Granted, chile wines are an oddball niche that may not be remembered fondly by all. Boyd's wine is a golden blaze of pepper essence - the almost fruity heat reminiscent of the juice from a pickled jalapeño jar, though without the briny tartness. It's not awful - a triumph in its own right - but it's more of a pepper-head's parlor trick than something to pair with dinner (unless, of course, you're heading to the Tex Mex Connection nearby.)

Fruit wines have a broader mass appeal, especially on the sweet-tooth East Coast, where the Pineland's berry bogs are a natural source for native fruit. Plagido's winning cranberry has a vivid ruby hue and a fruit-forward, sweet-tart nose, but also shows a refreshingly dry finish that distinguishes it from much of the treacly competition.

Plagido's, which also won a silver for its blueberry, has been making wine (including grape varieties, though I wouldn't recommend those yet) since 2007. The transformation from produce to vineyard for this fourth-generation farm was the collaboration of Tomasello and his father, Ollie Sr., who died in 2009. Tomasello, who has worked full-time at the winery since being laid off from his casino job, was beaming at their first success in an out-of-state competition: "My father would be very proud."

What the local wine industry really craves, though, is recognition for the more traditional dry grape wines that area winemakers have been increasingly producing.

Briar Valley's dry riesling was the only locally produced grape wine to win gold at this year's Chronicle show - though it may simply be a matter of numbers related to economics. Only two Pennsylvania wineries and three from New Jersey submitted entries to San Francisco this year, with the total cost of fees and shipping averaging about $100 a wine.

With grapes planted only in 2006 on the Manspeakers' family farm just outside of Bedford (and their vineyards growing soon from three to 15 acres), Briar Valley has won numerous other awards recently, including the Governor's Cup and Best in Show for its 2008 gewürztraminer at the 2010 Pennsylvania Farm Show.
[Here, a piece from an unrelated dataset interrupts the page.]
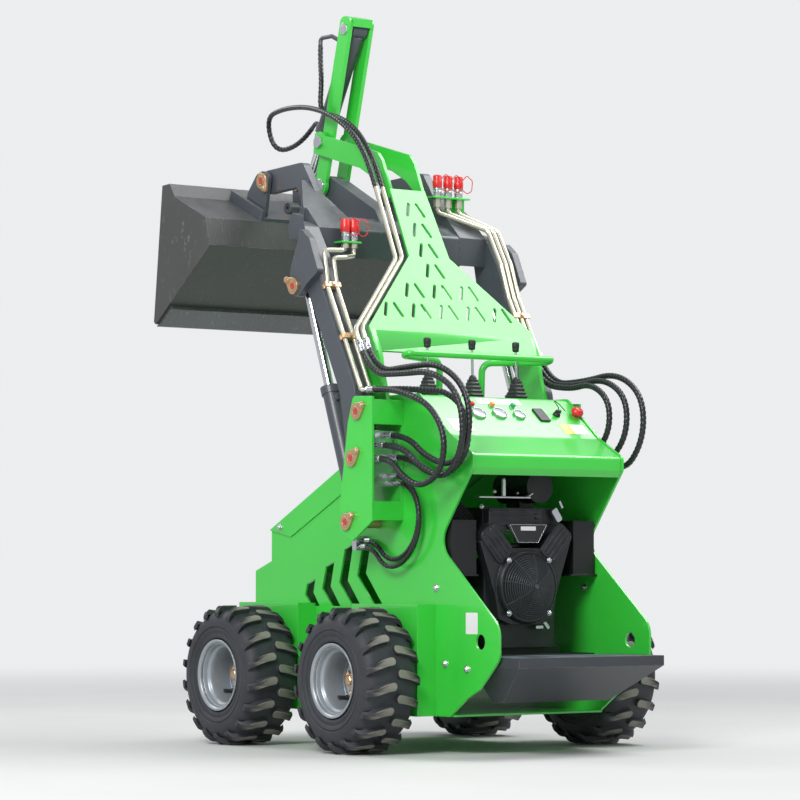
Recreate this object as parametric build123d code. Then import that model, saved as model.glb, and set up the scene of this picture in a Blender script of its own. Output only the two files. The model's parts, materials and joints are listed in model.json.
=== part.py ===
from build123d import *
import os
from math import acos, asin, atan2, cos, degrees, hypot, radians, sin, tan

# Stand-behind mini skid steer loader with raised self-levelling loader arms and a dirt bucket.
# Millimetres. Worked out with x = 0 at the rear axle, +X forward, +Y left, z = 0 on the ground;
# at the end everything moves along X so that the origin lies under the middle of the machine.

os.makedirs("parts", exist_ok=True)

# driving sizes
# wheels
wheelbase = 664.0
tyre_radius = 228.5
tyre_width = 200.0
tyre_sides = 36            # flats round the carcass
lug_pairs = 18
lug_height = 17.0
lug_edge = 31.0            # outer corner of a lug's tread from its middle
track_half = 485.0         # wheel centre plane from the middle of the machine
rim_radius = 117.0         # over the rim flange
rim_seat = 103.0           # bead seat, where the tyre sits
rim_wall = 5.0
hub_radius = 46.0
wheel_nuts = 5

# chassis plates
plate = 8.0                # side plates, towers, arms' thin plates
sheet = 5.0                # console, hood, belly
side_outer = 302.0         # outer face of the side plates
side_inner = side_outer - plate
belly_z = 118.0
tower_outer = 424.0        # outer face of the towers' outer plates
tower_inner = tower_outer - plate
drive_box_outer = 372.0
fan_height = 520.0
fan_ring_r = 115.0

# pivots at rest: x, z
link_pivot = (79.0, 1076.0)
arm_pivot = (107.0, 928.0)
lift_base = (137.0, 726.0)
lift_eye = (432.0, 1501.0)
bucket_pivot = (842.0, 1899.0)
crank_top = (696.0, 2425.0)
tilt_eye = (985.0, 1915.0)
level_offset = (link_pivot[0] - arm_pivot[0], link_pivot[1] - arm_pivot[1])
crank_pin = (bucket_pivot[0] + level_offset[0], bucket_pivot[1] + level_offset[1])

pin_r = 20.0               # tower, lift and bucket pins
small_pin_r = 15.0         # crank and tilt cylinder pins
fit = 0.05                 # radial running clearance of every pin
flange_r = 27.0             # brass keeper plates on the pins
flange_t = 9.0
keeper_r = 10.0            # rounding of a keeper's ear
keeper_len = 38.0          # from the pin to the bolt in the ear

# loader arms, all as distances from the middle plane
arm_in, arm_out = 345.0, 405.0
ear_in, ear_out = 405.0, 430.0
nose_in, nose_out = 235.0, 265.0
link_in, link_out = 315.0, 330.0
crank_in, crank_out = 36.0, 50.0
fork_in, fork_out = 60.0, 72.0
crank_half, crank_over = 31.0, 44.0   # half width of its bars and their length past the top pin
boss_half = 31.0           # crank boss on the arms
quick_ear_in, quick_ear_out = 271.0, 286.0
quick_half = 310.0

# cylinders
lift_y = 378.0
lift_barrel_r, lift_rod_r, lift_stroke, lift_gland = 31.0, 16.0, 267.0, 92.0
tilt_barrel_r, tilt_rod_r, tilt_stroke, tilt_gland = 31.0, 17.0, 148.0, 54.0

# bucket
bucket_half = 520.0
bucket_side = 10.0
bucket_skin = 6.0
edge_t = 14.0              # bolted cutting edge
edge_len = 100.0

# tubes, hoses and their couplers
tube_r = 7.5
hose_r = 10.0
tilt_hose_r = 9.0
small_hose_r = 7.5
coupler_r = 11.0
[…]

The winery is a way for this couple, who also own an industrial-cleaning business, to do something they love and keep their family's farm in agriculture.

"Every year since 1950, when Tod's parents bought [the farm], somebody would stop by the front door to ask to buy an acre to build a house," Jean said. "They resisted their whole lives, and now we're going to do the same."

Most intriguingly for wine lovers, Chien says Briar Valley's early success shows the largely untapped potential for the growth of aromatic white grapes in the slate-rich rolling hills of Bedford County west of Harrisburg, as well as in the Lehigh Valley and Endless Mountains.

"Most of the wineries are in the eastern part of the state, and we don't have the benefit of a 'wine trail,' " says Jean. "We're the lost children of the Alleghenies."

Not so lost anymore, now that they've received national recognition. Such accolades have, indeed, come in years past to Jersey wineries such as Sharrott in Blue Anchor, whose cab franc took gold in last year's Chronicle competition. Alba Vineyard, near Milford in Hunterdon County, has also won Chronicle golds for its gewürztraminer and dry riesling. (This year, Alba won silvers for its chardonnay, gewürztraminer, and cabernet franc.)

"It had a tremendous impact," said Larry Sharrott Jr., recalling the buzz that followed news of the winery's Chronicle award. Of course, the winery's sales are still largely driven by local traffic - not visitors from California. But for small East Coast wineries trying to carve out a place in consumers' considerations, winning significant national competitions is still one way to deliver something just as important: "credibility in customer's eyes."